A 2011 meeting, dubbed 'the worst ever' by recently-removed Saudi oil minister Ali al-Naimi, produced disagreements over production levels. Acrimony reigned as OPEC states ignored calls for economic diversification in favor of oil-fueled economic growth.
High prices during the early 2000s accounted for a huge boom in oil revenues for OPEC members. ForVenezuela and Nigeria, oil accounts for over 90 percent of all exports. Most OPEC states believed that high demand would last forever, that high prices could fund government programs and that the good times would never end.
Yet the good times appear to be over. OPEC has failed to control the downward spiral in prices, reportedly begun by Saudi Arabia in November 2014 to flood the market with cheap crude to put new and old competitors - U.S. shale producers and Iran - out of business. Saudi Arabia pursued its political interests and existing market share, leaving other OPEC members to fend for themselves.
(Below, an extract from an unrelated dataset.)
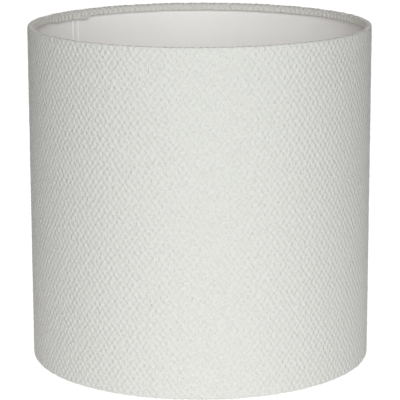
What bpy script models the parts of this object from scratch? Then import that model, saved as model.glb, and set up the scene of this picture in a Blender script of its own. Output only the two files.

The death of OPEC has been announced in some quarters, with its long-term decline seemingly assured as global energy enters a new era.
It is possible that Saudi Arabia may emerge from this current crisis unscathed, free to embark upon its recently announced Vision 2030 plan for an 'oil-less' economy, however dubious that plan might appear. It's possible that OPEC may succeed in concerted action in the future. But its recent failures suggest that political interest will be more likely to divide OPEC and prevent mutual self-interest from uniting its members.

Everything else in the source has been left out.